Twelve clauses. One platform. Every box ticked, by design — because we built Twinnin to anticipate this exact moment.
What this means for each of you reading
If you're a performer or agent: if the contract ratifies, the legal status of a digital replica is no longer a grey area. It's an asset class, with a contractual floor price and protections that travel with it. The performers who register their likeness early are the ones who will be findable, licensable and paid when the demand arrives. The ones who wait will negotiate from a worse position.
If you're a producer, broadcaster or studio: the compliance burden the 2026 contract creates is real, multi-clause, and contractually enforceable from July 1, 2026. You can either build it in-house — which is months of legal, engineering and audit work for a system you don't sell — or you can plug into the rail that's already built and already passing British broadcasting standard. ITV, Reckitt Global Production and others are already on it.

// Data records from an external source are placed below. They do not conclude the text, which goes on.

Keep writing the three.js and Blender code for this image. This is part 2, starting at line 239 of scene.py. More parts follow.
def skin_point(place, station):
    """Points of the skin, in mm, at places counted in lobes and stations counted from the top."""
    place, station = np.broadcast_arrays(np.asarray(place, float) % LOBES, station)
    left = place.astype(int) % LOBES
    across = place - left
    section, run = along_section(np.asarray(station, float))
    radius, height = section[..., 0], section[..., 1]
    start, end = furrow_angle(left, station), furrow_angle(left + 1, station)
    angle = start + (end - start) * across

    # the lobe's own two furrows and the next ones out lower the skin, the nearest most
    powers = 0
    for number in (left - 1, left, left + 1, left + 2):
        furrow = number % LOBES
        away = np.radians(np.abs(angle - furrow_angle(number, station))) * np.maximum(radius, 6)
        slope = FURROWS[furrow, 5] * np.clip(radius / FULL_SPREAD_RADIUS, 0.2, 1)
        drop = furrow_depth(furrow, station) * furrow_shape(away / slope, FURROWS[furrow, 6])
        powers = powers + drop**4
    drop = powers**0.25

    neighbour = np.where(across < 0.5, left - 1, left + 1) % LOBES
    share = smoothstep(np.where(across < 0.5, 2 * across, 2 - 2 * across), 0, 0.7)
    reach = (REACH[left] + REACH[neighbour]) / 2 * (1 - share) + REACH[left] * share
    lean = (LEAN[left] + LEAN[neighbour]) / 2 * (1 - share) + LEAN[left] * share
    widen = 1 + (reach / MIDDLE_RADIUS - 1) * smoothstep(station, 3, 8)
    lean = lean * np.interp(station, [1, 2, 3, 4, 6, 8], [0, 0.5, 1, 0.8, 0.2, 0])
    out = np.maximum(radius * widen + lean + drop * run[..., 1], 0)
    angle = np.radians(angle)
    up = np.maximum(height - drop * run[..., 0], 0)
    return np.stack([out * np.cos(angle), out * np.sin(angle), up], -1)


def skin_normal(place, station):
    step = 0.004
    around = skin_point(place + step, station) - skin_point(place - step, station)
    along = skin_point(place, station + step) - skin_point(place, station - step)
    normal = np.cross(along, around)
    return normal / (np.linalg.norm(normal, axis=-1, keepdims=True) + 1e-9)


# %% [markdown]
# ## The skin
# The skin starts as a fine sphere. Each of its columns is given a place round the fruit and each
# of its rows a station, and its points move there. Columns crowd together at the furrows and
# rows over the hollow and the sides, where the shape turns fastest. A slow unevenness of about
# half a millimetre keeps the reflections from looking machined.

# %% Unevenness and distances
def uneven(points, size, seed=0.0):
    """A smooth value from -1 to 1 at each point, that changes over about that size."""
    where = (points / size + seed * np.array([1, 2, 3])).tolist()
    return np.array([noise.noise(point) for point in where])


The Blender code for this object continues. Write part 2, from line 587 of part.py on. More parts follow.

If you're an AI lab: Clause L names you. The conversation about training data licensed from performance footage has been opened, on the record, between the union and the studios. The defensible supply of consented, paid, identifiable human-likeness data is not optional anymore. We are the registry of that supply.
The bigger picture
Regulators are catching up. The EU AI Act enforces from August 2026. California §927 is law. The NO FAKES Act is in active motion. SAG-AFTRA has just written the most detailed, most enforceable rulebook for AI human likeness in any contract anywhere in the world.
The pattern is clear: human likeness is becoming the most valuable, least protected category of data in AI — and that's changing, fast. Consent infrastructure is not a future product. It's the present requirement.
We're not anti-AI. We're pro-consent. And if the contract ratifies on June 4, the rules of the next four years are written.
We were built for them.
Sources: SAG-AFTRA 2026 TV/Theatrical Agreement — Section 39 Artificial Intelligence (clauses A–L), as summarised in the May 2026 Referendum Booklet. Ratification vote closes 5 p.m. PT, June 4, 2026. This article is for general information; it's not legal advice. Last updated 21 May 2026.